Integrates the DeepEP communication library for efficient all-to-all operations.

Key Experimental Results¶

Attention-DP Setting (Throughput under SLO Constraints)¶

Model	vs SGLang (TTFT SLO)	vs SGLang (E2E SLO)	vs MoETuner (TTFT)	vs MoETuner (E2E)
DeepSeek-V2-Lite	+31%	+221%	+32%	+278%
Qwen3-30B-A3B	+98%	+11%	+35%	+32%

Attention-TP Setting (Latency Reduction)¶

Model	Input Length 256	Input Length 512	Input Length 1024
DeepSeek-V2-Lite p99 TTFT	-12.21%	-10.60%	-18.89%
Qwen3-30B-A3B p99 TTFT	-17.16%	-24.90%	-3.80%

Key Findings¶

Local Activation Rate (LAR) improves by 37–43% over vanilla EP, corresponding to a 41.8–46.6% reduction in EP layer latency.
The co-scheduling algorithm achieves 15.4% higher LAR than the best baseline (MoETuner) with lower load imbalance.
Zero-shot cross-dataset transfer results validate the generalizability of the scheduling strategy.

Highlights & Insights¶

Introduces the "Semantic Parallelism" paradigm, shifting communication optimization from reactive mitigation to proactive prevention.
Reveals the context-independent nature of token-expert affinity, providing a theoretical foundation for predictive scheduling.
Jointly optimizes both model placement and data scheduling, offering a systematic rather than a localized solution.
The SRS/SAG fused primitive design is elegant, embedding token reordering into existing communication flows with only ~1% additional overhead.

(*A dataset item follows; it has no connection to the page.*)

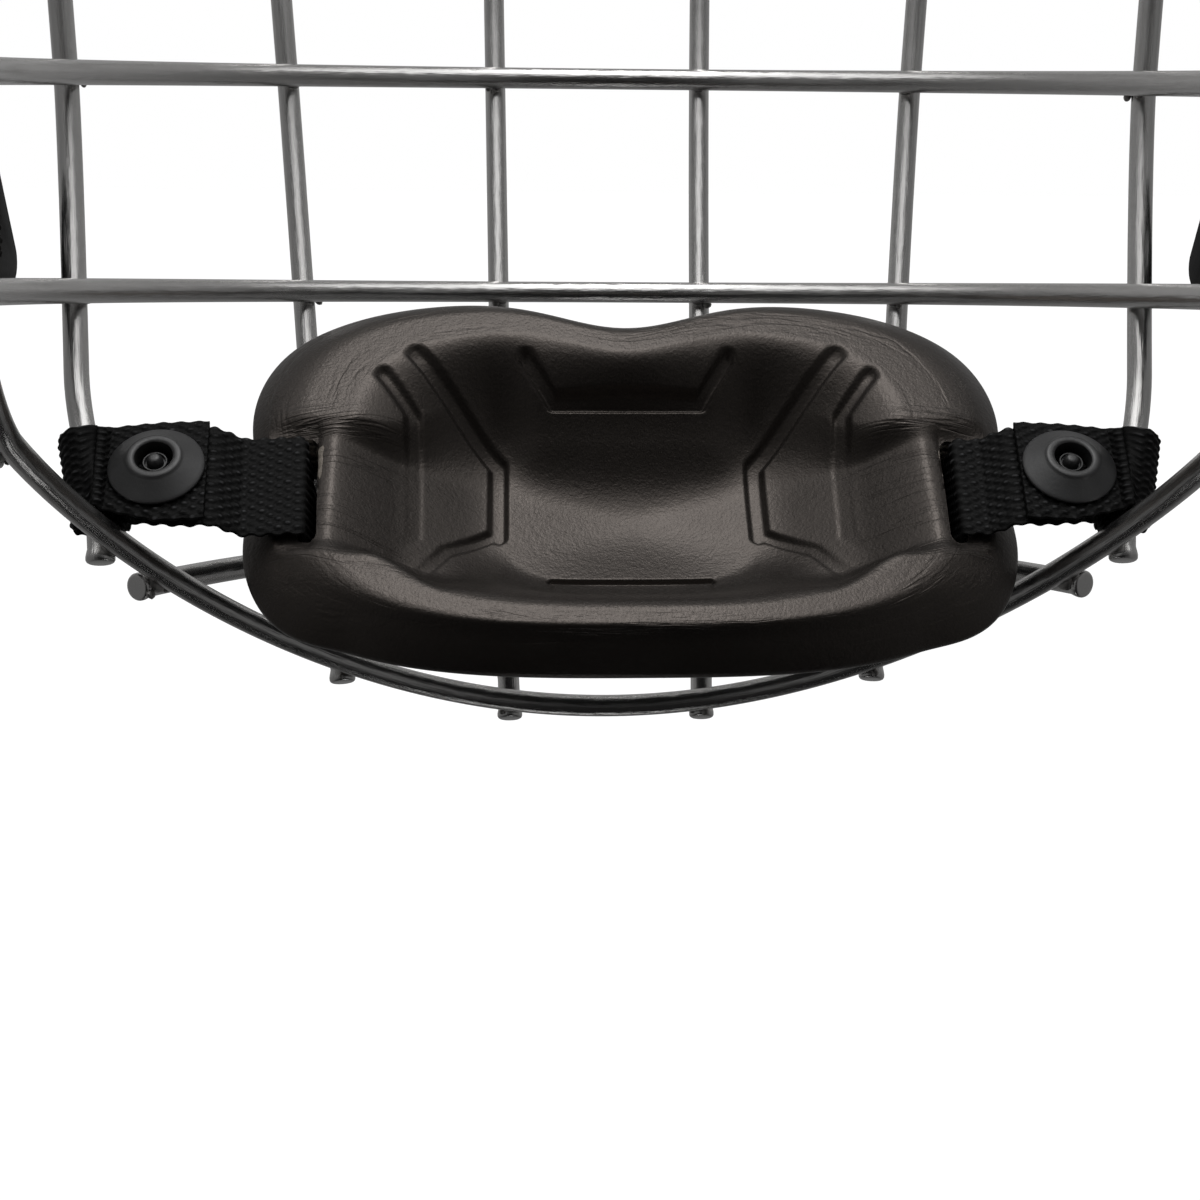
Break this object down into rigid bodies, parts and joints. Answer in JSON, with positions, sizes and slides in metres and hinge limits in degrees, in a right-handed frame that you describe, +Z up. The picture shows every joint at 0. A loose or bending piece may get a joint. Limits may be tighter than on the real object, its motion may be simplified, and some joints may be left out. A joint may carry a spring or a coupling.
{
  "type": "hockey face cage",
  "caption": "Welded wire face cage that hangs from two hinge clips, with a padded chin cup on snap-back webbing straps and buttoned side straps",
  "frame": {"origin": "the middle of the straight brow bar, on the axis of both hinge clips", "axes": "+X to the wearer's right, +Y forward out of the face, +Z up"},
  "size_m": [0.1948, 0.1361, 0.2473],
  "materials": {
    "wire": "satin titanium-grey steel with faint draw lines",
    "moulding": "matt dark grey moulded plastic",
    "pad": "grained black-brown moulded foam skin",
    "shell": "matt black",
    "webbing": "woven black nylon"
  },
  "bodies": {
    "cage": {"rim_wire": "wire", "brow_bar": "wire", "across_brow": "wire", "across_eye": "wire", "across_lip": "wire", "across_mouth": "wire", "across_chin": "wire", "upright_l1": "wire", "upright_l2": "wire", "upright_l3": "wire", "upright_l4": "wire", "upright_r1": "wire", "upright_r2": "wire", "upright_r3": "wire", "upright_r4": "wire", "weld_nuggets": "wire"},
    "clip_left": {"clip_left": "moulding"},
    "clip_right": {"clip_right": "moulding"},
    "cup": {"chin_pad": "pad", "cup_shell": "shell", "strap_left": "webbing", "strap_right": "webbing", "stud_left": "moulding", "stud_right": "moulding"},
    "flap_left": {"flap_left": "webbing", "cap_left": "moulding"},
    "flap_right": {"flap_right": "webbing", "cap_right": "moulding"},
    "side_left": {"side_strap_left": "webbing", "side_tab_left": "moulding"},
    "side_right": {"side_strap_right": "webbing", "side_tab_right": "moulding"}
  },
  "joints": [
    {"name": "clip_left_swing", "type": "hinge", "parent": "cage", "child": "clip_left", "pos_m": [-0.034, 0, 0], "axis": [1, 0, 0], "range_deg": [-100, 15]},
    {"name": "clip_right_swing", "type": "hinge", "parent": "cage", "child": "clip_right", "pos_m": [0.034, 0, 0], "axis": [1, 0, 0], "range_deg": [-100, 15]},
    {"name": "cup_rock", "type": "hinge", "parent": "cage", "child": "cup", "pos_m": [0, -0.07969, -0.16933], "axis": [1, 0, 0], "range_deg": [-4, 4]},
    {"name": "flap_left_peel", "type": "hinge", "parent": "cup", "child": "flap_left", "pos_m": [-0.07809, -0.08249, -0.16587], "axis": [0.0678, -0.7654, -0.64], "range_deg": [0, 100]},
    {"name": "flap_right_peel", "type": "hinge", "parent": "cup", "child": "flap_right", "pos_m": [0.07809, -0.08249, -0.16587], "axis": [0.0678, 0.7654, 0.64], "range_deg": [0, 100]},
    {"name": "side_left_swing", "type": "hinge", "parent": "cage", "child": "side_left", "pos_m": [-0.0843, -0.11242, -0.1232], "axis": [0, 0, 1], "range_deg": [0, 120]},
    {"name": "side_right_swing", "type": "hinge", "parent": "cage", "child": "side_right", "pos_m": [0.0843, -0.11242, -0.1232], "axis": [0, 0, -1], "range_deg": [0, 120]}
  ]
}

Limitations & Future Work¶

Validation is limited to single-node 8-GPU setups; effectiveness in cross-node or low-bandwidth interconnect settings remains to be verified.
The prediction model requires offline profiling data, making it ineffective during cold starts.
MoE variants with highly dynamic routing mechanisms require re-profiling after changes to the gating function.
Joint evaluation with KV cache optimization or quantization techniques has not been conducted.

Expert placement: MoETuner (ILP-based placement), ExFlow (inter-layer expert affinity), EPLB (DeepSeek's load balancing).
MoE inference systems: DeepSpeed-MoE, Tutel, vLLM, SGLang.
Prefetching/offloading: Pre-gated MoE (architecture modification for next-layer expert prediction) — Sem-MoE requires no architectural changes.
This work is the first to jointly optimize both model scheduling and data scheduling.

Rating ⭐⭐⭐⭐⭐¶

Novelty: 5/5 — The Semantic Parallelism paradigm and co-scheduling concept are highly original.
Experimental Thoroughness: 4/5 — Covers two models and two settings, but limited to single-node evaluation.
Writing Quality: 4/5 — System description is clear with high-quality figures.
Value: 5/5 — Addresses a core bottleneck in MoE inference with significant industrial relevance.